Notes on System Management Mode [SMM]

SMM:
SMM [System Management Mode] is an operating mode entered through the assertion of the SMI# pin. The processor upon detecting a SMI# saves the processor state in SMRAM [The base address of the SMRAM is obtained form an internal SMBASE register. The reset value of SMBASE register is 0x30000]. The processor saves several architectural values into the SMRAM (like the values of CR0, CR3, CR4 etc) when it enters SMM. To exit out of SMM , software executes a RSM(resume) instruction. During the RSM instruction, the processor reloads the architectural state from SMRAM and gets back to the state it was prior to the SMI#.
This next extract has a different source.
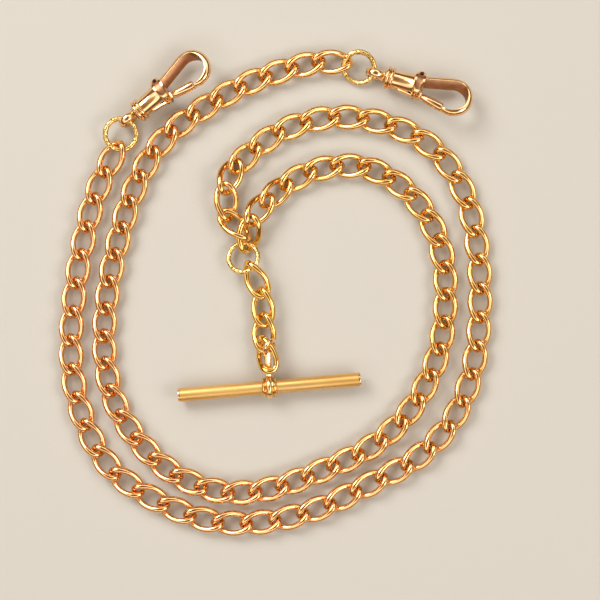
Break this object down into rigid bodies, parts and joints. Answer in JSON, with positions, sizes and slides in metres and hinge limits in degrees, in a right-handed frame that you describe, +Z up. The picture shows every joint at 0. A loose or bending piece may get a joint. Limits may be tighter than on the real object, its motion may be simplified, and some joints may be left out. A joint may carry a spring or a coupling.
{
  "type": "pocket watch chain",
  "caption": "Curb-link pocket watch chain laid in a loose spiral, with a swivelling dog clip on each strand and a short drop that carries a T-bar.",
  "frame": {"origin": "on the table, below the middle of the laid chain's outline", "axes": "+Z up from the table, +Y away from the T-bar towards the clips, +X to the right"},
  "size_m": [0.0762, 0.0852, 0.0053],
  "materials": {
    "strand_a_gold": "polished",
    "strand_b_gold": "polished",
    "drop_gold": "polished",
    "ring_gold": "polished",
    "bar_satin": "satin",
    "cap_polished": "polished",
    "collar_gold": "engraved and polished",
    "clip_gold": "polished",
    "spring_steel": "brushed"
  },
  "bodies": {
    "centre_link": {"centre_link": "drop_gold"},
    "junction_ring": {"junction_ring": "ring_gold"},
    "strand_a_01": {"strand_a_01": "strand_a_gold"},
    "strand_a_02": {"strand_a_02": "strand_a_gold"},
    "strand_a_03": {"strand_a_03": "strand_a_gold"},
    "strand_a_04": {"strand_a_04": "strand_a_gold"},
    "strand_a_05": {"strand_a_05": "strand_a_gold"},
    "strand_a_06": {"strand_a_06": "strand_a_gold"},
    "strand_a_07": {"strand_a_07": "strand_a_gold"},
    "strand_a_08": {"strand_a_08": "strand_a_gold"},
    "strand_a_09": {"strand_a_09": "strand_a_gold"},
    "strand_a_10": {"strand_a_10": "strand_a_gold"},
    "strand_a_11": {"strand_a_11": "strand_a_gold"},
    "strand_a_12": {"strand_a_12": "strand_a_gold"},
    "strand_a_13": {"strand_a_13": "strand_a_gold"},
    "strand_a_14": {"strand_a_14": "strand_a_gold"},
    "strand_a_15": {"strand_a_15": "strand_a_gold"},
    "clip_ring_a": {"clip_ring_a": "ring_gold"},
    "clip_swivel_a": {"clip_swivel_a": "clip_gold"},
    "clip_body_a": {"clip_body_a": "clip_gold", "clip_pin_a": "clip_gold", "clip_spring_a": "spring_steel"},
    "clip_gate_a": {"clip_gate_a": "clip_gold"},
    "strand_b_01": {"strand_b_01": "strand_b_gold"},
    "strand_b_02": {"strand_b_02": "strand_b_gold"},
    "strand_b_03": {"strand_b_03": "strand_b_gold"},
    "strand_b_04": {"strand_b_04": "strand_b_gold"},
    "strand_b_05": {"strand_b_05": "strand_b_gold"},
    "strand_b_06": {"strand_b_06": "strand_b_gold"},
    "strand_b_07": {"strand_b_07": "strand_b_gold"},
    "strand_b_08": {"strand_b_08": "strand_b_gold"},
    "strand_b_09": {"strand_b_09": "strand_b_gold"},
    "strand_b_10": {"strand_b_10": "strand_b_gold"},
    "strand_b_11": {"strand_b_11": "strand_b_gold"},
    "strand_b_12": {"strand_b_12": "strand_b_gold"},
    "strand_b_13": {"strand_b_13": "strand_b_gold"},
    "strand_b_14": {"strand_b_14": "strand_b_gold"},
    "strand_b_15": {"strand_b_15": "strand_b_gold"},
    "clip_ring_b": {"clip_ring_b": "ring_gold"},
    "clip_swivel_b": {"clip_swivel_b": "clip_gold"},
    "clip_body_b": {"clip_body_b": "clip_gold", "clip_pin_b": "clip_gold", "clip_spring_b": "spring_steel"},
    "clip_gate_b": {"clip_gate_b": "clip_gold"},
    "drop_link_1": {"drop_link_1": "drop_gold"},
    "drop_link_2": {"drop_link_2": "drop_gold"},
    "drop_link_3": {"drop_link_3": "drop_gold"},
    "drop_link_4": {"drop_link_4": "drop_gold"},
    "t_bar": {"t_bar": "bar_satin", "t_bar_cap_left": "cap_polished", "t_bar_cap_right": "cap_polished", "t_bar_collar": "collar_gold", "t_bar_eye": "collar_gold"}
  },
  "joints": [
    {"name": "strand_a_15_bend", "type": "hinge", "parent": "centre_link", "child": "strand_a_15", "pos_m": [-0.00641, 0.01015, 0.00231], "axis": [-0.1317, 0.991, 0.0234], "range_deg": [-3, 15]},
    {"name": "strand_a_14_bend", "type": "hinge", "parent": "strand_a_15", "child": "strand_a_14", "pos_m": [-0.00339, 0.02506, 0.00127], "axis": [0.6319, -0.7751, 0], "range_deg": [-12, 12]},
    {"name": "strand_a_13_bend", "type": "hinge", "parent": "strand_a_14", "child": "strand_a_13", "pos_m": [0.01022, 0.03039, 0.00127], "axis": [0.0552, -0.9985, 0], "range_deg": [-12, 12]},
    {"name": "strand_a_12_bend", "type": "hinge", "parent": "strand_a_13", "child": "strand_a_12", "pos_m": [0.02451, 0.02696, 0.00127], "axis": [-0.5023, -0.8647, 0], "range_deg": [-12, 12]},
    {"name": "strand_a_11_bend", "type": "hinge", "parent": "strand_a_12", "child": "strand_a_11", "pos_m": [0.03336, 0.0155, 0.00127], "axis": [-0.9493, -0.3143, 0], "range_deg": [-12, 12]},
    {"name": "strand_a_10_bend", "type": "hinge", "parent": "strand_a_11", "child": "strand_a_10", "pos_m": [0.03557, 0.00073, 0.00127], "axis": [0.9999, 0.0136, 0], "range_deg": [-12, 12]},
    {"name": "strand_a_09_bend", "type": "hinge", "parent": "strand_a_10", "child": "strand_a_09", "pos_m": [0.03404, -0.01414, 0.00127], "axis": [0.9671, -0.2545, 0], "range_deg": [-12, 12]},
    {"name": "strand_a_08_bend", "type": "hinge", "parent": "strand_a_09", "child": "strand_a_08", "pos_m": [0.0267, -0.02686, 0.00127], "axis": [-0.6788, 0.7344, 0], "range_deg": [-12, 12]},
    {"name": "strand_a_07_bend", "type": "hinge", "parent": "strand_a_08", "child": "strand_a_07", "pos_m": [0.01394, -0.03458, 0.00127], "axis": [0.454, -0.891, 0], "range_deg": [-12, 12]},
    {"name": "strand_a_06_bend", "type": "hinge", "parent": "strand_a_07", "child": "strand_a_06", "pos_m": [-0.00014, -0.03955, 0.00127], "axis": [0.1712, -0.9852, 0], "range_deg": [-12, 12]},
    {"name": "strand_a_05_bend", "type": "hinge", "parent": "strand_a_06", "child": "strand_a_05", "pos_m": [-0.01487, -0.0386, 0.00127], "axis": [0.3217, 0.9468, 0], "range_deg": [-12, 12]},
    {"name": "strand_a_04_bend", "type": "hinge", "parent": "strand_a_05", "child": "strand_a_04", "pos_m": [-0.02774, -0.03125, 0.00127], "axis": [0.7008, 0.7134, 0], "range_deg": [-12, 12]},
    {"name": "strand_a_03_bend", "type": "hinge", "parent": "strand_a_04", "child": "strand_a_03", "pos_m": [-0.03451, -0.0182, 0.00127], "axis": [0.9722, 0.2342, 0], "range_deg": [-12, 12]},
    {"name": "strand_a_02_bend", "type": "hinge", "parent": "strand_a_03", "child": "strand_a_02", "pos_m": [-0.03531, -0.0033, 0.00127], "axis": [-0.9957, 0.0923, 0], "range_deg": [-12, 12]},
    {"name": "strand_a_01_bend", "type": "hinge", "parent": "strand_a_02", "child": "strand_a_01", "pos_m": [-0.03286, 0.01151, 0.00127], "axis": [0.9727, -0.232, 0], "range_deg": [-12, 12]},
    {"name": "clip_ring_a_turn", "type": "hinge", "parent": "strand_a_01", "child": "clip_ring_a", "pos_m": [-0.02884, 0.02544, 0.00062], "axis": [-0.7036, -0.6379, 0.3132], "range_deg": [-10, 0]},
    {"name": "clip_swivel_a_tilt", "type": "hinge", "parent": "clip_ring_a", "child": "clip_swivel_a", "pos_m": [-0.02579, 0.03006, 0.00162], "axis": [-0.8752, 0.3769, 0.3033], "range_deg": [-25, 25]},
    {"name": "clip_a_swivel", "type": "hinge", "parent": "clip_swivel_a", "child": "clip_body_a", "pos_m": [-0.02357, 0.03165, 0.00203], "axis": [0.7837, 0.6123, 0.1045], "continuous": true},
    {"name": "clip_gate_a_open", "type": "hinge", "parent": "clip_body_a", "child": "clip_gate_a", "pos_m": [-0.01846, 0.03374, 0.00314], "axis": [-0.288, 0.209, 0.9345], "range_deg": [0, 30], "stiffness_Nm_per_rad": 0.002, "springref_deg": -11.46},
    {"name": "strand_b_15_bend", "type": "hinge", "parent": "centre_link", "child": "strand_b_15", "pos_m": [-0.00286, 0.01145, 0.00306], "axis": [0.0899, -0.7846, -0.6134], "range_deg": [-10, 3]},
    {"name": "strand_b_14_bend", "type": "hinge", "parent": "strand_b_15", "child": "strand_b_14", "pos_m": [0.01067, 0.02187, 0.00127], "axis": [0.0895, -0.996, 0], "range_deg": [-12, 12]},
    {"name": "strand_b_13_bend", "type": "hinge", "parent": "strand_b_14", "child": "strand_b_13", "pos_m": [0.02332, 0.01698, 0.00127], "axis": [-0.709, -0.7052, 0], "range_deg": [-12, 12]},
    {"name": "strand_b_12_bend", "type": "hinge", "parent": "strand_b_13", "child": "strand_b_12", "pos_m": [0.02926, 0.00439, 0.00127], "axis": [-0.9922, -0.1245, 0], "range_deg": [-12, 12]},
    {"name": "strand_b_11_bend", "type": "hinge", "parent": "strand_b_12", "child": "strand_b_11", "pos_m": [0.02839, -0.0098, 0.00127], "axis": [0.9689, -0.2475, 0], "range_deg": [-12, 12]},
    {"name": "strand_b_10_bend", "type": "hinge", "parent": "strand_b_11", "child": "strand_b_10", "pos_m": [0.02178, -0.02227, 0.00127], "axis": [-0.7364, 0.6766, 0], "range_deg": [-12, 12]},
    {"name": "strand_b_09_bend", "type": "hinge", "parent": "strand_b_10", "child": "strand_b_09", "pos_m": [0.01, -0.03011, 0.00127], "axis": [0.3949, -0.9187, 0], "range_deg": [-12, 12]},
    {"name": "strand_b_08_bend", "type": "hinge", "parent": "strand_b_09", "child": "strand_b_08", "pos_m": [-0.00358, -0.03448, 0.00127], "axis": [-0.1332, 0.9911, 0], "range_deg": [-12, 12]},
    {"name": "strand_b_07_bend", "type": "hinge", "parent": "strand_b_08", "child": "strand_b_07", "pos_m": [-0.01718, -0.03162, 0.00127], "axis": [-0.5137, -0.858, 0], "range_deg": [-12, 12]},
    {"name": "strand_b_06_bend", "type": "hinge", "parent": "strand_b_07", "child": "strand_b_06", "pos_m": [-0.02675, -0.02131, 0.00127], "axis": [0.8818, 0.4716, 0], "range_deg": [-12, 12]},
    {"name": "strand_b_05_bend", "type": "hinge", "parent": "strand_b_06", "child": "strand_b_05", "pos_m": [-0.02976, -0.00754, 0.00127], "axis": [-1, 0.0067, 0], "range_deg": [-12, 12]},
    {"name": "strand_b_04_bend", "type": "hinge", "parent": "strand_b_05", "child": "strand_b_04", "pos_m": [-0.02795, 0.00665, 0.00127], "axis": [-0.9746, 0.224, 0], "range_deg": [-12, 12]},
    {"name": "strand_b_03_bend", "type": "hinge", "parent": "strand_b_04", "child": "strand_b_03", "pos_m": [-0.02351, 0.02024, 0.00127], "axis": [0.9023, -0.431, 0], "range_deg": [-12, 12]},
    {"name": "strand_b_02_bend", "type": "hinge", "parent": "strand_b_03", "child": "strand_b_02", "pos_m": [-0.01432, 0.03088, 0.00127], "axis": [-0.5743, 0.8186, 0], "range_deg": [-12, 12]},
    {"name": "strand_b_01_bend", "type": "hinge", "parent": "strand_b_02", "child": "strand_b_01", "pos_m": [-0.00172, 0.03761, 0.00127], "axis": [-0.3468, 0.9379, 0], "range_deg": [-12, 12]},
    {"name": "clip_ring_b_turn", "type": "hinge", "parent": "strand_b_01", "child": "clip_ring_b", "pos_m": [0.01163, 0.03876, 0.00191], "axis": [0.9083, 0.2772, 0.3132], "range_deg": [-3, 25]},
    {"name": "clip_swivel_b_tilt", "type": "hinge", "parent": "clip_ring_b", "child": "clip_swivel_b", "pos_m": [0.01705, 0.03816, 0.00184], "axis": [0.3018, 0.8682, 0.394], "range_deg": [-25, 25]},
    {"name": "clip_b_swivel", "type": "hinge", "parent": "clip_swivel_b", "child": "clip_body_b", "pos_m": [0.01983, 0.0372, 0.00203], "axis": [0.9511, -0.2908, 0.1045], "continuous": true},
    {"name": "clip_gate_b_open", "type": "hinge", "parent": "clip_body_b", "child": "clip_gate_b", "pos_m": [0.02447, 0.03421, 0.00314], "axis": [0.0061, 0.3558, 0.9345], "range_deg": [0, 30], "stiffness_Nm_per_rad": 0.002, "springref_deg": -11.46},
    {"name": "junction_ring_turn", "type": "hinge", "parent": "centre_link", "child": "junction_ring", "pos_m": [-0.00373, 0.00847, 0.00072], "axis": [0.5157, 0.6722, 0.5312], "range_deg": [-25, 3]},
    {"name": "drop_link_1_turn", "type": "hinge", "parent": "junction_ring", "child": "drop_link_1", "pos_m": [-0.0052, 0.00359, 0.00238], "axis": [0.9766, 0.1884, 0.1034], "range_deg": [-12, 25]},
    {"name": "drop_link_2_turn", "type": "hinge", "parent": "drop_link_1", "child": "drop_link_2", "pos_m": [-0.00134, 0.00032, 0.00188], "axis": [0.3138, 0.9457, 0.085], "range_deg": [-25, 5]},
    {"name": "drop_link_3_turn", "type": "hinge", "parent": "drop_link_2", "child": "drop_link_3", "pos_m": [-0.00356, -0.00409, 0.00185], "axis": [0.2646, -0.9035, 0.337], "range_deg": [-5, 20]},
    {"name": "drop_link_4_turn", "type": "hinge", "parent": "drop_link_3", "child": "drop_link_4", "pos_m": [-0.00215, -0.01009, 0.00193], "axis": [0.8186, -0.2556, -0.5144], "range_deg": [-5, 25]},
    {"name": "t_bar_turn", "type": "hinge", "parent": "drop_link_4", "child": "t_bar", "pos_m": [-0.00107, -0.00895, 0.00336], "axis": [-0.6705, 0.6994, -0.2476], "range_deg": [-15, 0]}
  ]
}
Here is a loosely defined algorithm for entering and exiting SMM:
1.Processor is executing a task (say T).
2.SMI# is detected by the processor.
3.Processor saves all information pertaining to task T in the SMRAM. It issues SMI_ENTER_ACK bus cycle and enters SMM.
4.Processor executes code from the SMM space[starting at address 0x38000]
5.When it executes the RSM instruction, the processor reloads the prior architectural state from SMRAM and then issues SMI_EXIT_ACK bus cycle and exits SMM.
6.Processor resumes executing the task T.

During Step 5, while the processor loads architectural state, it performs few checks on the state being loaded:
1.It checks the reserved bits of CR4.
2.It checks CR0 register for illegal combinations. For eg: CR0.PG=1 and CR0.PE=0 or CR0.CD=0 and and NW=1 .
If the checks above fail, then the processor enters shutdown.
[Note: there may be additional checks performed. CR0 and CR4 values in SMRAM should be left untouched by the SMM handler. These checks exist to make sure that the handler does not modify values to put the processor in an incompatible state after the execution of RSM].